LONDON, Ohio – According to the American Bee Journal, the 10 best flowers for attracting honey bees are lavender, black-eyed Susan, zinnia, sunflower, rosemary, lilac, white wild indigo, marsh blazing star, purple coneflower and goldenrod.
There’s no documentation that the flowers from soybeans crack the top 20, but research shows that bees are foraging on them in droves and most farmers and beekeepers are unaware they’re out there.
“Most people don’t associate honey bees with soybeans, but our studies show that honey bees have been visiting these soybean fields for a long time,” said Dr. Chia-Hua Lin, research scientist at the Rothenbuhler Honey Bee Research Laboratory at Ohio State University. “It’s just that we haven’t paid attention to this fact. The flowers of the soybean plant are very small and most people haven’t noticed the flowers nor the bees around them. However, beekeepers have begun to take notice. I’ve been in conversation with beekeepers in Ohio and those who have kept their hives near soybean fields say they’ve had big honey flows come in around the time when soybean plants are at their peak.”
Lin’s research began six years ago when she and her associates set up observation hives at the Molly Caren Agricultural Center in Madison County prior to the soybean bloom in 2016. The purpose was to study the bees’ waggle dances (or movement) and foraging behavior around the soybean fields. The bee waggle patterns were recorded once a week on fair-weather days from 11 a.m. to 3:30 p.m. During each session, hives were recorded for one hour using Canon Vixia HF G20 video cameras. This research was done from July 14 to Aug. 8 each year.
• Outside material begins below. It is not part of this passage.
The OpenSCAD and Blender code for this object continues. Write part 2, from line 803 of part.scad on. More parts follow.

Videos showed that worker bees discovered the tiny soybean flowers and returned to the hive to inform other bees of their discovery. Lin and her staff learned that these foragers preferred soybeans over other habitats between 0.5-1.5 kilometers from the hives, as indicated by a higher percentage of foraging activity in soybean fields than landscape makeup would predict.
“Our results suggest that the soybean plant is an important floral resource for honey bees in Ohio’s agricultural landscape,” Lin said, “and the honey bees prefer soybean flowers over other blooms.”
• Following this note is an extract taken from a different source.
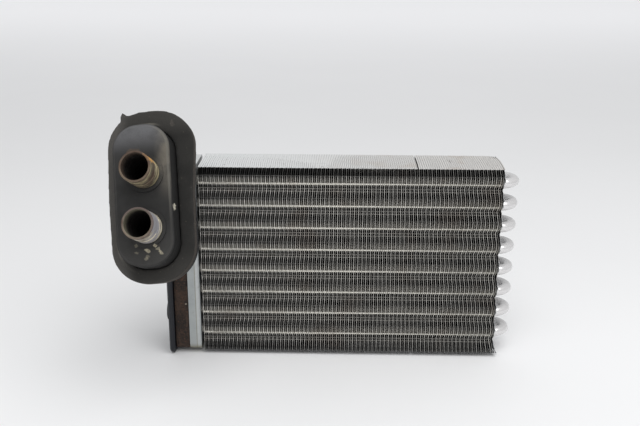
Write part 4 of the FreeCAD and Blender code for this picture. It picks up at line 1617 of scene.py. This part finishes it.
@dataclass
class Studio:
    """A pale floor, soft light and the camera at the photograph's place."""

    floor_colour: Colour = (0.83, 0.83, 0.835)
    floor_cloud: Colour = (0.82, 0.82, 0.825)
    floor_reach: float = 9.0
    place: Colour = (10.814 * MM, -627.379 * MM, 339.921 * MM)
    tilt: float = 71.854
    turn: float = 1.051
    roll: float = 0.277
    lens: float = 49.64
    sensor: float = 36.0
    black: Colour = (0.0, 0.0, 0.0)
    haze: Colour = (0.30, 0.30, 0.31)
    haze_start: float = 0.35
    haze_end: float = 3.1
    world_colour: Colour = (0.98, 0.99, 1.0)
    world_level: float = 0.60
    key_power: float = 22.0
    key_place: Colour = (0.30, -0.74, 1.5)
    key_size: float = 1.6
    fill_power: float = 4.5
    fill_place: Colour = (0.0, -1.9, 0.30)
    fill_width: float = 2.2
    fill_height: float = 0.45

    def floor(self) -> None:
        """Lay the floor that the part stands on."""
        source = bmesh.new()
        bmesh.ops.create_grid(source, x_segments=1, y_segments=1, size=self.floor_reach)
        mesh = bpy.data.meshes.new("floor")
        source.to_mesh(mesh)
        source.free()
        material, graph, shader = new_material("pale_floor")
        mottle = graph.spread(graph.noise(graph.place(), 3.0), 0.3, 0.7)
        graph.feed(shader.inputs["Base Color"], graph.blend(mottle, self.floor_colour, self.floor_cloud))
        shader.inputs["Roughness"].default_value = 0.7
        path = graph.add("ShaderNodeLightPath")
        seen = graph.maths("MAXIMUM", path.outputs["Is Camera Ray"], path.outputs["Is Glossy Ray"])
        seen = graph.maths("MAXIMUM", seen, path.outputs["Is Transmission Ray"])
        far = graph.spread(graph.axes(graph.place())[1], self.haze_start, self.haze_end)
        haze = graph.blend(graph.times(far, seen), self.black, self.haze)
        graph.feed(shader.inputs["Emission Color"], haze)
        shader.inputs["Emission Strength"].default_value = 1.0
        mesh.materials.append(material)
        floor = bpy.data.objects.new("floor", mesh)
        bpy.context.scene.collection.objects.link(floor)

    def light(self) -> None:
        """Set the world's light, a broad key lamp and a low fill lamp."""
        world = bpy.data.worlds.new("studio")
        world.use_nodes = True
        sky = world.node_tree.nodes["Background"]
        sky.inputs["Color"].default_value = (*self.world_colour, 1.0)
        sky.inputs["Strength"].default_value = self.world_level
        bpy.context.scene.world = world
        self.lamp("key", self.key_place, self.key_power, self.key_size, self.key_size)
        self.lamp("fill", self.fill_place, self.fill_power, self.fill_width, self.fill_height)

    def lamp(self, name: str, place: Colour, power: float, width: float, height: float) -> None:
        """Hang one soft lamp that faces the part.

        Args:
            name: Its name.
            place: Where it hangs, in metres.
            power: Its power in watts.
            width: Its width in metres.
            height: Its height in metres.
        """
        lamp = bpy.data.lights.new(name, "AREA")
        lamp.shape = "RECTANGLE"
        lamp.energy = power
        lamp.size = width
        lamp.size_y = height
        shown = bpy.data.objects.new(name, lamp)
        shown.location = place
        shown.rotation_euler = (-Vector(place)).to_track_quat("-Z", "Y").to_euler()
        bpy.context.scene.collection.objects.link(shown)

    def camera(self) -> None:
        """Set the camera where the photograph was taken from."""
        data = bpy.data.cameras.new("camera")
        data.lens = self.lens
        data.sensor_width = self.sensor
        data.sensor_fit = "HORIZONTAL"
        camera = bpy.data.objects.new("camera", data)
        stand = Matrix.Translation(self.place)
        for angle, axis in ((self.turn, "Z"), (self.tilt, "X"), (self.roll, "Z")):
            stand = stand @ Matrix.Rotation(math.radians(angle), 4, axis)
        camera.matrix_world = stand
        bpy.context.scene.collection.objects.link(camera)
        bpy.context.scene.camera = camera
        bpy.context.scene.view_settings.view_transform = "Standard"

    def build(self) -> None:
        """Build the floor, the light and the camera."""
        self.floor()
        self.light()
        self.camera()


def build_flange(effects: Effects) -> None:
    """Build the gasket, the grommet and the two stubs.

    Args:
        effects: The shared groups.
    """
    seal = FlangeSeal("flange_gasket", "flange_seal", Slot.SEAL, 1.0 * MM, 5, 0.10 * MM, 420.0, 0.9)
    seal.build(SealFinish(effects).material())
    dress_node("pipe_grommet", GrommetFinish(effects).material())
    upper = PipeStub("upper_pipe", "upper_stub", STUB_SIDE, 12.65 * MM)
    upper.build(PipeFinish(
        upper.side, upper.lift, "upper_pipe_stain", metal=(0.085, 0.070, 0.048), crust=(0.34, 0.29, 0.17),
        patch=(0.56, 0.30, 0.09), patch_at=(9.2 * MM, 6.2 * MM), patch_reach=(3.4 * MM, 3.0 * MM),
        lit_bore_mouth=(0.050, 0.034, 0.024),
    ).material())
    lower = PipeStub("lower_pipe", "lower_stub", STUB_SIDE, -26.25 * MM)
    lower.build(PipeFinish(
        lower.side, lower.lift, "lower_pipe_stain", metal=(0.27, 0.26, 0.275), crust=(0.56, 0.51, 0.38),
        patch=(0.27, 0.265, 0.28), patch_at=(10.5 * MM, 2.0 * MM), patch_reach=(3.0 * MM, 8.0 * MM),
        lit_bore_mouth=(0.115, 0.105, 0.075),
    ).material())


def build_tank(effects: Effects) -> None:
    """Dress the tank, its header plate and their seals, and build the foam band.

    Args:
        effects: The shared groups.
    """
    dress_node("end_tank", PlasticFinish(effects).material())
    dress_node("header_plate", HeaderFinish(effects).material())
    rubber = RubberFinish(effects).material()
    for node in ("header_gasket", "upper_sealing_ring", "lower_sealing_ring"):
        dress_node(node, rubber)
    band = FoamPiece("tank_foam_band", "tank_foam", Slot.BAND, 0.9 * MM, 2, 0.45 * MM, 560.0, 0.8)
    band.build(BandFinish(effects).material())


def write_sizes() -> None:
    """Update the view layer."""
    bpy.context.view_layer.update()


def main() -> None:
    """Build and dress every piece, then the studio."""
    logging.basicConfig(level=logging.INFO, format="%(message)s")
    effects = Effects(grain_group(), dust_group(), speckle_group())
    FinBlock().build(effects)
    HairpinTubes().build()
    build_tank(effects)
    build_flange(effects)
    Studio().build()
    write_sizes()


if __name__ == "__main__":
    main()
Lin said her lab is currently performing two other bee/soybean-related studies.
“First, we’re studying how much of the honey production in Ohio comes from the soybean blooms,” Lin said. “In another study, we’re looking at how much honey bee pollination contributes to the soybean yield.”
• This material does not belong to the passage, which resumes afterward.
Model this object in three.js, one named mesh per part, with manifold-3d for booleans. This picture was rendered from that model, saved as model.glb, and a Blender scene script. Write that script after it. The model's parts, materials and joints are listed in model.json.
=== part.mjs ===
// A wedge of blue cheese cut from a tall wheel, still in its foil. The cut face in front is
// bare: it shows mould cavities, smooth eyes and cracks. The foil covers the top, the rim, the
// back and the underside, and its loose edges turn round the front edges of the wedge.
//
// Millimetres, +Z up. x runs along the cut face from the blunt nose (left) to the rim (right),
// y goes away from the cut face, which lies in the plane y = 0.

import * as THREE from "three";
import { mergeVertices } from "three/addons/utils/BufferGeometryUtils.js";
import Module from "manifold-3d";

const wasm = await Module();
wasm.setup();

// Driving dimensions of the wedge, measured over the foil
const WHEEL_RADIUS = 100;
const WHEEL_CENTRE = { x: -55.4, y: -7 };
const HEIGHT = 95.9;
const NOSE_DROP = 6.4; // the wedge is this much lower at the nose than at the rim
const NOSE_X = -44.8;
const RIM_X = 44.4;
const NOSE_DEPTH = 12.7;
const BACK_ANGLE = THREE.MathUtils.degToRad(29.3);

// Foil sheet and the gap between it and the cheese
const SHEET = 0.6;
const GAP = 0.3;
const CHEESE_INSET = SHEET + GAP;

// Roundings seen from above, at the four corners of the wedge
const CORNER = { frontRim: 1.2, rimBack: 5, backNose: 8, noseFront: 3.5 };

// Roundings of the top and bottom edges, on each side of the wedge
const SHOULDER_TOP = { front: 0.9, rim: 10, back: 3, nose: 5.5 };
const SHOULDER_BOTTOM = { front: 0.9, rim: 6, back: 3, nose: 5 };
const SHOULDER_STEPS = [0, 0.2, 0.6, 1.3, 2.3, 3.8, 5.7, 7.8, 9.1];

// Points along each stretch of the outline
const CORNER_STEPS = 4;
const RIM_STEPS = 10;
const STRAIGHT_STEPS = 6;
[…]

Soybean fields, with their large expanses of uniform green plants, seem an unlikely habitat for bees and other pollinator insects. The tiny white or purple flowers of soybeans are self-pollinated, so they technically don’t need assistance from friendly insects for the seed-development process. These attributes have steered most soybean research projects toward yield-robbing pests like bean leaf beetles, aphids and stink bugs.
Kelley Tilmon, an entomologist at Ohio State, helped spearhead a recent Pollinator Diversity Study, a multi-year project funded by the Ohio Soybean Council and the North Central Soybean Research Program that investigates the diversity of pollinator insects in soybeans.
Tilmon said pollinators play a positive role in soybean yields.
“For many years, people didn’t worry very much about whether there were pollinators in soybeans,” Tilmon said. “However, there is some evidence now that, even though soybeans are self-pollinated, having a good pollinator community might actually enhance yields.”
Pollinators include wasps, ants, butterflies, flies, moths and beetles. Performing the most work, though, are bees.
“We’ve found close to 48 different pollinator species in Ohio soybeans and bees are the majority,” said Tilmon, referring to mining bees, leaf cutter bees, plasterer bees, sweat bees and honey bees.
Tilmon and her colleagues used a special insect trap called a bee bowl to monitor the insect populations in eight different Ohio soybean fields during the flowering through pod-filling growth stages. Out of all the bee species collected, sweat bees were the most abundant, but the honey bee numbers are not far behind.
“The extent to which honey bees forage on soybean flowers has been hotly debated among beekeepers and soybean growers for decades,” Tilmon said. “The soybean is not considered an attractive nectar source because honey bees are only occasionally observed on soybean flowers. However, because soybean flowers grow inconspicuously under the leaf canopy, foraging activities of bees in a soybean field can easily go unnoticed.”
Lin and her researchers say the soybean is potentially valuable to pollinators as a nectar source, as an individual soybean flower can produce up to 0.5 microliters of nectar with mean concentrations from 37 to 45 percent. A soybean plant produces an average of 200 to 800 flowers.
“I have yet to hear of soybean farmers renting honey bee colonies, but it makes sense to have soybean farmers and beekeepers working together to improve the crop’s yield,” Lin added.